1La réussite scolaire des filles est l’aboutissement d’évolutions lentes mais certaines, au fil des décennies, relatives à l’émancipation des filles et des femmes en France. Depuis le début du siècle dernier, les filles ont massivement accédé à l’instruction publique tout d’abord dans l’enseignement secondaire, puis dans l’enseignement supérieur. À partir des années 1950 et surtout 1960, la prolongation générale de la scolarité a profité aux filles, qui ont alors commencé à rattraper leur retard sur les garçons. Très minoritaires au début du siècle, les étudiantes ont égalé en nombre les étudiants à partir de la fin des années 1970, pour les dépasser ensuite. En moyenne, entre 1900 et 1980, la croissance des effectifs étudiants s’est effectuée au rythme de 3 % l’an pour les hommes et de 8 % pour les femmes (Baudelot et Establet, 1990). Les positions relatives des garçons et des filles face à l’école se sont donc profondément modifiées, et ce, quelles que soient les classes sociales.
2Cependant, cette explosion scolaire et estudiantine ne s’est pas accompagnée d’un bouleversement majeur dans les voies de prédilection des filles comme des garçons. Depuis quarante ans, si la part des jeunes filles a fortement progressé dans les disciplines où elles étaient minoritaires (droit, médecine, gestion…), elles ont également continué de renforcer leur présence – et les garçons leur absence – au sein des filières les plus féminisées de l’université (lettres et sciences humaines). En revanche, à l’exception des filières de santé, elles ont très lentement progressé dans les filières scientifiques et techniques. Ainsi, on assiste encore aujourd’hui au paradoxe selon lequel les jeunes filles qui connaissent globalement une meilleure réussite dans la sphère éducative continuent à s’orienter vers des filières moins prestigieuses et moins rentables sur le marché du travail (Épiphane, 2017).
3Dès les années 1980, cette absence relative des jeunes filles dans les filières scientifiques et techniques va apparaître, peu ou prou, comme le facteur explicatif d’une bonne part des difficultés d’insertion professionnelle des jeunes femmes et des différences observées sur le marché du travail entre les jeunes femmes et hommes. L’idée développée, de façon plus ou moins implicite, est celle d’une reproduction dans le système productif de la ségrégation opérée en amont, dans le système scolaire. Ne suivant pas les mêmes formations, les jeunes femmes occuperaient logiquement des professions différentes. Les mécanismes d’allocation des individus dans les différents groupes professionnels prolongeraient donc, mécaniquement, la ségrégation éducative. Ce relatif consensus autour de la conversion de la ségrégation éducative en ségrégation professionnelle déborde largement le cadre scientifique et le milieu de la recherche et va aussi imprégner les principales politiques publiques (Épiphane, 2016).

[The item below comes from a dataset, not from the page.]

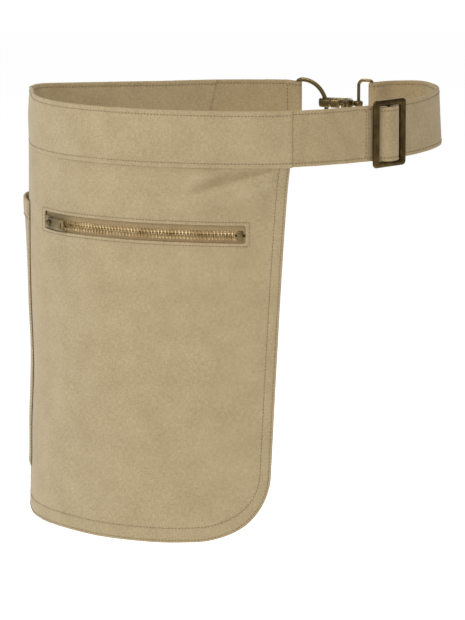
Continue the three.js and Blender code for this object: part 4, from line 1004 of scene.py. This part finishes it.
def strap_line():
    """The strap's line seen from above, from behind the band to its sewn end at the middle bar."""
    layer = STRAP_WALL + CLEAR
    bar = (ADJUSTER_AT, ADJUSTER_BACK + ADJUSTER_THICK / 2 - MIDDLE_BAR_SUNK)
    wrap = MIDDLE_BAR / 2 + CLEAR + STRAP_WALL / 2
    over = wrap + layer
    slot = ADJUSTER_WIDTH / 2 - ADJUSTER_BAR + 0.4
    left, right = (ADJUSTER_AT - slot, 0), (ADJUSTER_AT + slot, 0)
    # Over the bar the strap bulges: quickly up on its left, and flatter and then down on its right
    rising, falling = np.linspace(0, 1, 14)[1:], np.linspace(0, 1, 18)[1:]
    top = (ADJUSTER_AT - 0.4, over + bar[1] - 0.15)
    bulge = [(left[0] + (top[0] - left[0]) * t, top[1] * math.sin(math.pi / 2 * t) ** 1.3) for t in rising]
    bulge += [(top[0] + (slot - 1) * t, top[1] * (1 - t ** 3) ** 0.6) for t in falling]
    under_right = (ADJUSTER_AT + slot - 0.6, -layer)
    settle = 16
    return eased([
        (PANEL_FRONT - STRAP_TUCK, 0),
        left,
        *bulge,
        right,
        (RING_BAR_AT - settle, 0),
        (RING_BAR_AT, 0),
        *turn_at(RING_BAR_AT, -RING_FOLD, RING_FOLD, 90, -90)[1:-1],
        (RING_BAR_AT, -2 * RING_FOLD),
        (RING_BAR_AT - settle, -layer),
        under_right,
        *turn_at(*bar, wrap, touching(under_right, bar, wrap, 1), 270),
        (bar[0] + SEWN_END / 2, -2 * layer),
        (bar[0] + SEWN_END, -2 * layer),
    ])


def extension_line():
    """The other strap's line, from behind the band round the D-ring and back."""
    layer = STRAP_WALL + CLEAR
    return eased([
        (-PANEL_BACK + STRAP_TUCK, 0),
        (D_BAR_AT, 0),
        *turn_at(D_BAR_AT, D_FOLD, D_FOLD, 270, 90)[1:-1],
        (D_BAR_AT, 2 * D_FOLD),
        (D_BAR_AT + EXTENSION_RETURN / 2, layer),
        (D_BAR_AT + EXTENSION_RETURN, layer),
    ])


STRAP_CREASES = [
    # length along the strap, slant, rise, spread
    (13, 0.12, 0.6, 3.5),
    (21, 0.1, -0.5, 4),
    (50, -0.5, 0.7, 6),
    (64, -0.6, -0.5, 5),
    (125, 0.05, 0.4, 8),
    (168, 0.1, -0.4, 9),
]
SEWN_EDGE = ADJUSTER_AT - ADJUSTER_WIDTH / 2 - 3.4 - PANEL_FRONT + STRAP_TUCK
FOLD_STITCH = 12
# Lengths beside the sewn edge that the mesh needs for the step there
BESIDE_EDGE = np.array([-6, -3, -1.2, -0.4, 0, 0.15, 0.3, 0.5, 0.8, 1.4])
for name, line in (("strap", strap_line()), ("strap_extension", extension_line())):
    creases, edge = (STRAP_CREASES, SEWN_EDGE) if name == "strap" else ((), None)
    place, length = along_strap(line, creases, edge)
    rows = [[(0.5, sign * STRAP_STITCH), (length[-1] - 0.5, sign * STRAP_STITCH)] for sign in (-1, 1)]
    if name == "strap_extension":
        fold_from = -PANEL_BACK + STRAP_TUCK - D_BAR_AT
        fold_to = fold_from + math.pi * D_FOLD
        crossings = [fold_from + D_FOLD - FOLD_STITCH, fold_to - D_FOLD + FOLD_STITCH, length[-1] - 3]
    else:
        crossings = [SEWN_EDGE - 2.2]
        length = np.unique(np.concatenate([length, SEWN_EDGE + BESIDE_EDGE]))
    rows += [[(t, -STRAP_STITCH), (t, STRAP_STITCH)] for t in crossings]
    make(f"{name}_cloth", ribbon(place, length), STRAP_TWILL, replaces=[name])
    make(f"{name}_stitches", stitches(rows, place), STRAP_THREAD)

# Adjuster: a flat frame with rounded edges, and a round bar across its middle
adjuster_along = waist_at(ADJUSTER_AT)[2:]
at_adjuster = frame_at(on_waist(ADJUSTER_AT, ADJUSTER_BACK, STRAP_MIDDLE - ADJUSTER_DROP), adjuster_along)
frame_loops = [
    rounded(ADJUSTER_WIDTH, ADJUSTER_WINDOW + 2 * ADJUSTER_END_BAR, ADJUSTER_CORNER, 8),
    rounded(ADJUSTER_WIDTH - 2 * ADJUSTER_BAR, ADJUSTER_WINDOW, 0.9, 4)[::-1],
]
bar_half = ADJUSTER_WINDOW / 2 + 1
bar_line = at_adjuster(0, MIDDLE_BAR_SUNK - ADJUSTER_THICK / 2, np.linspace(-bar_half, bar_half, 12))
make(
    "adjuster_frame",
    gathered(
        slab(frame_loops, lambda u, v, side: at_adjuster(u, -(1 + side) / 2 * ADJUSTER_THICK, v), 1.1),
        tube(bar_line, MIDDLE_BAR / 2, (*adjuster_along, 0)),
    ),
    DARK_BRASS, replaces=["adjuster"],
)

# Rings and snap hook, set out from the D-ring's straight bar towards the other ring's bar
d_bar = on_waist(D_BAR_AT, D_FOLD, STRAP_MIDDLE)
ring_bar = on_waist(RING_BAR_AT, -RING_FOLD, STRAP_MIDDLE)
reach = (ring_bar - d_bar)[:2] / np.linalg.norm((ring_bar - d_bar)[:2])
at_closure = frame_at(d_bar, reach)


def ring_wire(line, wire, sides):
    line = fine(line, 1.6, closed=True)
    beside = (-reach[1], reach[0], 0)
    return tube(at_closure(line[:, 0], 0, line[:, 1]), wire / 2, beside, closed=True, sides=sides)


# The D-ring's sides slope away from its bar over the shoulder's length
D_HALF, D_SHOULDER = (D_INNER + D_WIRE) / 2, 5
d_line = np.vstack([
    arc(D_SHOULDER, -D_HALF + D_CORNER, D_SHOULDER, D_CORNER, 270, 180, 12),
    arc(D_SHOULDER, D_HALF - D_CORNER, D_SHOULDER, D_CORNER, 180, 90, 12),
    arc(D_SHOULDER, 0, D_DEPTH - D_SHOULDER, D_HALF, 90, -90, 48)[1:-1],
])
make("d_ring_wire", ring_wire(d_line, D_WIRE, 20), OLD_BRASS, replaces=["d_ring"])
ring_top, held, free = (STRAP_WIDTH + RING_WIRE) / 2 + RING_CLEAR, RING_CORNER, RING_FREE_CORNER
ring_line = np.vstack([
    turn_at(CLOSURE_REACH - held, ring_top - held, held, 0, 90, 8),
    turn_at(CLOSURE_REACH - RING_DEPTH + free, ring_top - free, free, 90, 180, 10),
    turn_at(CLOSURE_REACH - RING_DEPTH + free, free - ring_top, free, 180, 270, 10),
    turn_at(CLOSURE_REACH - held, held - ring_top, held, 270, 360, 8),
])
make("rect_ring_wire", ring_wire(ring_line, RING_WIRE, 18), OLD_BRASS, replaces=["rect_ring"])

ARM_OUT = (HOOK_WIDTH - HOOK_ARM) / 2
HOOK_TOP = HOOK_RAISE + HOOK_THICK / 2
D_REACH = D_CORNER + (D_DEPTH - D_CORNER) * math.sqrt(1 - (HOOK_TOP / D_HALF) ** 2)
NOSE_AT = D_REACH - D_WIRE / 2 - CLEAR + HOOK_WIDTH / 2 - HOOK_ARM
EYE_AT = D_DEPTH + HOOK_LENGTH - EYE_HOLE / 2 + RING_WIRE / 2 + CLEAR
BASE_TO = EYE_AT - EYE_HOLE / 2 - EYE_WALL - 1.2
BASE_FROM = BASE_TO - HOOK_BASE
TIP_AT = NOSE_AT + HOOK_TIP


def cast(outline, thick, roll, shift=(0, 0), up=0):
    """A cast piece of the hook, with rounded edges. Up is how far its middle is above the hook's."""
    middle = HOOK_RAISE + up
    return slab(
        [outline],
        lambda u, v, side: at_closure(u + shift[0], v + shift[1], middle + side * thick / 2),
        roll, spacing=1.6,
    )


def disc(radius, steps=24):
    return turn_at(0, 0, radius, 0, 360, steps)[:-1]


def upright_pin(x, y, radius, long):
    line = at_closure(x, y, HOOK_RAISE + np.linspace(-long / 2, long / 2, 5))
    return tube(line, radius, (*reach, 0))


outer, inner = HOOK_WIDTH / 2, HOOK_WIDTH / 2 - HOOK_ARM
hook_outline = np.vstack([
    [(TIP_AT, -inner)],
    turn_at(NOSE_AT, 0, inner, 270, 90, 16),
    [
        (BASE_FROM - HOOK_CHAMFER, inner), (BASE_FROM, inner - HOOK_CHAMFER), (BASE_FROM, -ARM_OUT),
        (BASE_TO - 2 * HOOK_CHAMFER, -ARM_OUT), (BASE_TO, -ARM_OUT / 3), (BASE_TO, ARM_OUT / 3),
        (BASE_TO - 2 * HOOK_CHAMFER, outer),
    ],
    turn_at(NOSE_AT, 0, outer, 90, 270, 22),
    [(TIP_AT, -outer)],
])
# The gate's pin goes through a cheek above and one below the gate's knuckle
cheek = (HOOK_THICK - GATE_KNUCKLE) / 2 - CLEAR
cheek_up = (HOOK_THICK - cheek) / 2
at_gate = (BASE_FROM, -ARM_OUT)
make(
    "hook_cast_body",
    gathered(
        cast(hook_outline, HOOK_THICK, 0.7),
        cast(disc(KNUCKLE), cheek, 0.6, at_gate, cheek_up),
        cast(disc(KNUCKLE), cheek, 0.6, at_gate, -cheek_up),
        upright_pin(*at_gate, GATE_PIN / 2, HOOK_THICK + 0.4),
    ),
    OLD_BRASS, replaces=["hook_body"],
)
tip, heel, half = TIP_AT + CLEAR - BASE_FROM, -KNUCKLE - 2 * GATE_GAP, HOOK_ARM / 2
gate_outline = box_corners(tip, -half, heel, half)
tongue = np.vstack([
    turn_at(0, 0, KNUCKLE - 0.2, -90, 90, 12),
    [(heel - 1, half / 2), (heel - 1, -half / 2)],
])
make(
    "hook_gate_lever",
    gathered(cast(gate_outline, HOOK_THICK, 0.5, at_gate), cast(tongue, GATE_KNUCKLE, 0.4, at_gate)),
    OLD_BRASS, body="gate", replaces=["hook_gate"],
)
eye = disc((EYE_HOLE + EYE_WALL) / 2, 32) + (EYE_AT, 0)
stem_to = EYE_AT - EYE_HOLE / 2 - EYE_WALL / 2
stem = np.linspace(BASE_TO - STEM_DEPTH, stem_to, 6)
collar = np.linspace(BASE_TO + 0.3, stem_to, 6)
COLLAR = np.array([2.5, 2.7, 2.6, 2.3, 2.0, 1.7])
UPWARD = (0, 0, 1)
make(
    "swivel_eye_ring",
    gathered(
        tube(at_closure(eye[:, 0], eye[:, 1], HOOK_RAISE), EYE_WALL / 2, UPWARD, closed=True, squash=2.3),
        tube(at_closure(stem, 0, HOOK_RAISE), STEM / 2, UPWARD),
        tube(at_closure(collar, 0, HOOK_RAISE), COLLAR, UPWARD),
    ),
    OLD_BRASS, replaces=["swivel_eye"],
)


# Floor, soft studio light and a white surround
def painted(name, code, glow):
    """Matt paint that glows a little, as a lit studio floor does."""
    return fresh(name, {
        "Base Color": linear(code), "Roughness": 0.9, "Specular IOR Level": 0.1,
        "Emission Color": linear(code), "Emission Strength": glow,
    })[0]


FLOOR_HALF, FLOOR_Z = 6, -0.62
floor_corners = [(x, y, FLOOR_Z) for x, y in box_corners(-FLOOR_HALF, -FLOOR_HALF, FLOOR_HALF, FLOOR_HALF)]
floor_mesh = bpy.data.meshes.new("floor")
floor_mesh.from_pydata(floor_corners, [], [(0, 1, 2, 3)])
floor_mesh.materials.append(painted("painted_floor", "fafafa", glow=0.72))
floor = bpy.data.objects.new("floor", floor_mesh)
bpy.context.scene.collection.objects.link(floor)


def softbox(name, place, aim, size, watts, tint="ffffff"):
    lamp = bpy.data.lights.new(name, "AREA")
    lamp.shape, lamp.size, lamp.energy = "SQUARE", size, watts
    lamp.color = linear(tint)[:3]
    made = bpy.data.objects.new(name, lamp)
    made.location = place
    made.rotation_euler = (Vector(aim) - Vector(place)).to_track_quat("-Z", "Y").to_euler()
    bpy.context.scene.collection.objects.link(made)


softbox("key", (-0.75, -1.15, 1.15), (0, 0, -0.1), 0.7, 9.0, "fff6ea")
softbox("top", (-0.3, -0.6, 2.2), (0, 0.05, 0), 0.9, 20)
softbox("fill", (1.3, -1.0, 0.6), (0.1, 0, 0), 0.8, 1.0, "ffe9cc")
softbox("back", (0.7, 1.8, 0.9), (0, 0, -0.1), 0.9, 9, "fff8ee")
softbox("side", (-1.6, 0.2, 0.3), (0, 0, -0.1), 0.8, 5.6, "d8e5ff")

# The surround looks white, and lights the apron at under a third of that
world = bpy.data.worlds.new("surround")
bpy.context.scene.world = world
world.use_nodes = True
sky = world.node_tree
seen = add(sky, "ShaderNodeLightPath").outputs["Is Camera Ray"]
white = add(sky, "ShaderNodeMapRange", {"To Min": 0.3, "To Max": 1.1}, {"Value": seen})
sky.nodes["Background"].inputs["Color"].default_value = (1, 1, 1, 1)
sky.links.new(white.outputs[0], sky.nodes["Background"].inputs["Strength"])
bpy.context.scene.view_settings.view_transform = "Standard"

- 1 Sources : Céreq – Génération 2010 interrogée en 2013.
4Ainsi, l’injonction selon laquelle les jeunes filles doivent s’orienter vers les études scientifiques et techniques va être largement relayée, au fil des années, par ceux et celles en charge de l’élaboration des politiques en faveur de l’égalité des sexes. En témoignent le grand nombre de conventions interministérielles signées depuis plus de trente ans. Pour autant, ces impulsions des pouvoirs publics ne seront pas couronnées de succès puisqu’aujourd’hui, en France, non seulement les jeunes filles continuent d’être sous-représentées au sein de ces filières, parmi les étudiants en sciences et techniques, mais on note leur quasi-absence dans celles qui conduisent aux meilleurs emplois et salaires (elles représentent moins de 17 % des personnes diplômées en mécanique, électricité, automatisme et informatique1).
5On assiste donc à deux phénomènes : d’un côté, une réussite et une expansion scolaire des jeunes filles qui relèvent davantage de mouvements sociaux profonds que de lois ou de circulaires ; de l’autre, des tentatives de réformes éducatives qui demeurent sans grand effet, en raison, essentiellement, de la persistance de normes de genre que les réformes les plus volontaristes ne parviennent pas à contrer. Ces normes s’appuient sur des stéréotypes qui associent encore, de nos jours, certaines compétences « féminines » ou « masculines » à certains domaines de formations. Or l’heure des choix d’orientation des jeunes filles et garçons correspond à un moment de leur vie, celui de l’adolescence, où il devient nécessaire de se prouver à soi-même et de prouver aux autres que l’on est bien une fille « féminine » ou un garçon « masculin ». Ces choix vont alors s’appuyer sur les stéréotypes de sexes et, loin de suivre les injonctions des politiques publiques, vont être instrumentalisés par les adolescent.e.s pour apporter « la preuve à soi-même et aux autres que son identité sexuée est "normale", conforme aux normes de sexe, que l’on est une vraie fille ou un vrai garçon » (Vouillot, 2014).